(DATASET):

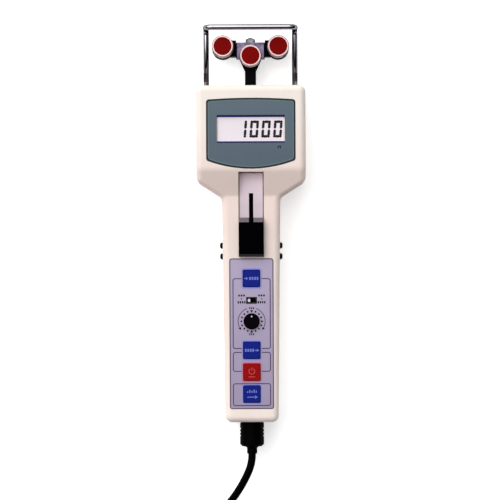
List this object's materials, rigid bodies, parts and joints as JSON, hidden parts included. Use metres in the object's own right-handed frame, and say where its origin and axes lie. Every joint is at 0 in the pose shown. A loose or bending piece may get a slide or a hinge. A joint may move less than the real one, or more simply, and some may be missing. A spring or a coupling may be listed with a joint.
{
  "type": "force gauge",
  "caption": "Hand-held digital force gauge for line tension, with sensing rollers, wire guard, display, thumb slide, keys, dial, battery bay and coiled lead.",
  "frame": {"origin": "under the middle of the gauge without its lead, on the plane its back lies on", "axes": "+Z out of the display, +Y from the tail to the rollers, +X to the reader's right"},
  "size_m": [0.0999, 0.4214, 0.039],
  "materials": {
    "front_housing": "cream moulded",
    "rear_housing": "cream moulded",
    "battery_door": "cream moulded",
    "case_screws": "zinc plated",
    "side_screws": "black oxide",
    "left_battery": "printed foil",
    "right_battery": "printed foil",
    "battery_contacts": "nickel plated",
    "display_bezel": "grey green",
    "display_window": "clear acrylic",
    "lcd_panel": "grey liquid crystal",
    "display_board": "green laminate",
    "control_overlay": "lavender film",
    "key_switches": "black",
    "selector_switch": "black",
    "selector_knob": "black",
    "range_switch": "black",
    "range_lever": "pale",
    "main_board": "green laminate",
    "slide_plate": "grey cream",
    "thumb_slide": "black ribbed",
    "slide_link": "stamped",
    "slide_bar": "ground",
    "slide_guides": "acetal",
    "return_spring": "spring wire",
    "chassis": "sheet",
    "load_cell": "milled",
    "load_cell_screws": "plated",
    "arm_screws": "plated",
    "measuring_arm": "black anodised",
    "carrier_block": "nickel plated",
    "carrier_nut": "plated",
    "left_roller_arm": "black anodised",
    "right_roller_arm": "black anodised",
    "guard_bow": "polished",
    "output_socket": "black",
    "near_plug": "moulded",
    "cord_lead": "PVC sheath",
    "cord_coil": "PVC sheath",
    "coil_ties": "nylon strap",
    "cord_tail": "PVC sheath",
    "far_plug_body": "moulded",
    "far_plug_shell": "plated",
    "memory_key": "blue",
    "recall_key": "blue",
    "power_key": "red",
    "output_key": "blue",
    "left_axle": "plated",
    "left_roller": "polished",
    "left_bearing": "ground",
    "left_cap": "red",
    "right_axle": "plated",
    "right_roller": "polished",
    "right_bearing": "ground",
    "right_cap": "red",
    "middle_axle": "plated",
    "middle_roller": "polished",
    "middle_bearing": "ground",
    "middle_cap": "red"
  },
  "bodies": {
    "housing": {"front_housing": "front_housing", "rear_housing": "rear_housing", "case_screws": "case_screws", "side_screws": "side_screws", "left_battery": "left_battery", "right_battery": "right_battery", "battery_contacts": "battery_contacts", "display_bezel": "display_bezel", "display_window": "display_window", "lcd_panel": "lcd_panel", "display_board": "display_board", "control_overlay": "control_overlay", "key_switches": "key_switches", "selector_switch": "selector_switch", "range_switch": "range_switch", "main_board": "main_board", "slide_plate": "slide_plate", "slide_guides": "slide_guides", "return_spring": "return_spring", "chassis": "chassis", "load_cell": "load_cell", "load_cell_screws": "load_cell_screws", "guard_bow": "guard_bow", "output_socket": "output_socket", "near_plug": "near_plug", "cord_lead": "cord_lead", "cord_coil": "cord_coil", "coil_ties": "coil_ties", "cord_tail": "cord_tail", "far_plug_body": "far_plug_body", "far_plug_shell": "far_plug_shell"},
    "thumb_carriage": {"thumb_slide": "thumb_slide", "slide_link": "slide_link", "slide_bar": "slide_bar", "carrier_block": "carrier_block", "carrier_nut": "carrier_nut", "left_roller_arm": "left_roller_arm", "right_roller_arm": "right_roller_arm", "left_axle": "left_axle", "right_axle": "right_axle"},
    "left_wheel": {"left_roller": "left_roller", "left_bearing": "left_bearing", "left_cap": "left_cap"},
    "right_wheel": {"right_roller": "right_roller", "right_bearing": "right_bearing", "right_cap": "right_cap"},
    "middle_wheel": {"middle_roller": "middle_roller", "middle_bearing": "middle_bearing", "middle_cap": "middle_cap"},
    "sensing_arm": {"measuring_arm": "measuring_arm", "arm_screws": "arm_screws", "middle_axle": "middle_axle"},
    "memory_button": {"memory_key": "memory_key"},
    "recall_button": {"recall_key": "recall_key"},
    "power_button": {"power_key": "power_key"},
    "output_button": {"output_key": "output_key"},
    "selector": {"selector_knob": "selector_knob"},
    "range_select": {"range_lever": "range_lever"},
    "door": {"battery_door": "battery_door"}
  },
  "joints": [
    {"name": "thumb_slide_travel", "type": "slide", "parent": "housing", "child": "thumb_carriage", "axis": [0, 1, 0], "range_m": [0, 0.015], "stiffness_N_per_m": 200, "springref_m": -0.015, "deforming": ["return_spring"]},
    {"name": "left_roller_spin", "type": "hinge", "parent": "thumb_carriage", "child": "left_wheel", "pos_m": [-0.01825, 0.1161, 0.0206], "axis": [0, 0, 1], "continuous": true},
    {"name": "right_roller_spin", "type": "hinge", "parent": "thumb_carriage", "child": "right_wheel", "pos_m": [0.01825, 0.1161, 0.0206], "axis": [0, 0, 1], "continuous": true},
    {"name": "load_deflection", "type": "slide", "parent": "housing", "child": "sensing_arm", "axis": [0, -1, 0], "range_m": [0, 0.0005], "stiffness_N_per_m": 20000, "deforming": ["load_cell"]},
    {"name": "middle_roller_spin", "type": "hinge", "parent": "sensing_arm", "child": "middle_wheel", "pos_m": [0, 0.10995, 0.0206], "axis": [0, 0, 1], "continuous": true},
    {"name": "selector_turn", "type": "hinge", "parent": "housing", "child": "selector", "pos_m": [0, -0.06375, 0.03], "axis": [0, 0, -1], "continuous": true},
    {"name": "range_travel", "type": "slide", "parent": "housing", "child": "range_select", "axis": [1, 0, 0], "range_m": [0, 0.0032]},
    {"name": "door_travel", "type": "slide", "parent": "housing", "child": "door", "axis": [0, -1, 0], "range_m": [0, 0.018]},
    {"name": "memory_press", "type": "slide", "parent": "housing", "child": "memory_button", "axis": [0, 0, -1], "range_m": [0, 0.0006], "stiffness_N_per_m": 500, "springref_m": -0.0006},
    {"name": "recall_press", "type": "slide", "parent": "housing", "child": "recall_button", "axis": [0, 0, -1], "range_m": [0, 0.0006], "stiffness_N_per_m": 500, "springref_m": -0.0006},
    {"name": "power_press", "type": "slide", "parent": "housing", "child": "power_button", "axis": [0, 0, -1], "range_m": [0, 0.0006], "stiffness_N_per_m": 500, "springref_m": -0.0006},
    {"name": "output_press", "type": "slide", "parent": "housing", "child": "output_button", "axis": [0, 0, -1], "range_m": [0, 0.0006], "stiffness_N_per_m": 500, "springref_m": -0.0006}
  ]
}
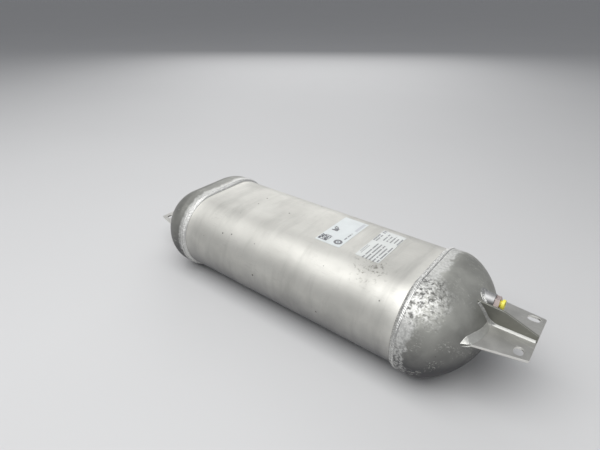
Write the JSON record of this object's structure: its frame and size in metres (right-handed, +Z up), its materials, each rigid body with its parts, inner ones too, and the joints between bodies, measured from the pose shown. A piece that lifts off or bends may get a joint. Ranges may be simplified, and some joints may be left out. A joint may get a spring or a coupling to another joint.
{
  "type": "compressed air reservoir tank",
  "caption": "Welded aluminium air reservoir of flattened-oval section with domed ends, a bolt-on bracket at each end, a push-in air port and two labels.",
  "frame": {"origin": "on the surface the tank rests on, under the middle of the tank", "axes": "+X along the tank towards the end with the air port, +Z up, +Y across the tank towards the side of the air port"},
  "size_m": [0.5384, 0.1672, 0.1122],
  "materials": {
    "extruded_aluminium": "satin as-extruded skin, handled and lightly speckled",
    "pressed_aluminium": "dull pressed sheet, darker than the shell, scuffed near the weld",
    "weld_bead": "rippled weld bead, grey with bright crests",
    "bracket_sheet": "satin sheet with bright sheared edges",
    "machined_aluminium": "bright turned surface",
    "plated_brass": "nickel-plated, satin",
    "bare_brass": "turned",
    "spring_steel": "stamped",
    "seal_rubber": "matt black",
    "natural_nylon": "moulded, natural colour",
    "yellow_plastic": "moulded, semi-gloss",
    "label_film": null
  },
  "bodies": {
    "tank": {"shell_tube": "extruded_aluminium", "front_dome": "pressed_aluminium", "rear_dome": "pressed_aluminium", "front_girth_weld": "weld_bead", "rear_girth_weld": "weld_bead", "front_bracket_plate": "bracket_sheet", "front_bracket_gusset": "bracket_sheet", "front_plate_weld": "weld_bead", "front_gusset_weld": "weld_bead", "rear_bracket_plate": "bracket_sheet", "rear_bracket_gusset": "bracket_sheet", "rear_plate_weld": "weld_bead", "rear_gusset_weld": "weld_bead", "port_boss": "machined_aluminium", "port_boss_weld": "weld_bead", "connector_body": "plated_brass", "seat_seal": "seal_rubber", "tube_seal": "seal_rubber", "support_washer": "natural_nylon", "grip_ring": "spring_steel", "retaining_sleeve": "bare_brass", "front_label": "label_film", "rear_label": "label_film"},
    "collar": {"release_collar": "yellow_plastic"}
  },
  "joints": [
    {"name": "collar_press", "type": "slide", "parent": "tank", "child": "collar", "axis": [-1, 0, 0], "range_m": [0, 0.0012], "stiffness_N_per_m": 2000}
  ]
}
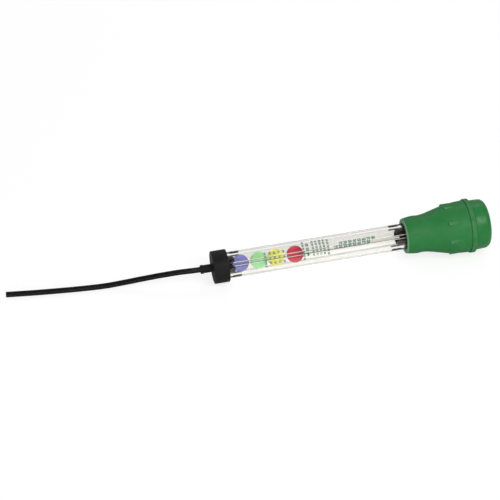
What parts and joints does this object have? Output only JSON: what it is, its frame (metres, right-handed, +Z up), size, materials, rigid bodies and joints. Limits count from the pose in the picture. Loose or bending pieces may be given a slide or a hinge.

(WHAT THIS TASK INVOLVES): Look through the data above. Find each line with the string "origin" and copy it.

(ANSWER TO THE PROBLEM):
List this object's materials, rigid bodies, parts and joints as JSON, hidden parts included. Use metres in the object's own right-handed frame, and say where its origin and axes lie. Every joint is at 0 in the pose shown. A loose or bending piece may get a slide or a hinge. A joint may move less than the real one, or more simply, and some may be missing. A spring or a coupling may be listed with a joint.
  "frame": {"origin": "under the middle of the gauge without its lead, on the plane its back lies on", "axes": "+Z out of the display, +Y from the tail to the rollers, +X to the reader's right"},
  "frame": {"origin": "on the surface the tank rests on, under the middle of the tank", "axes": "+X along the tank towards the end with the air port, +Z up, +Y across the tank towards the side of the air port"},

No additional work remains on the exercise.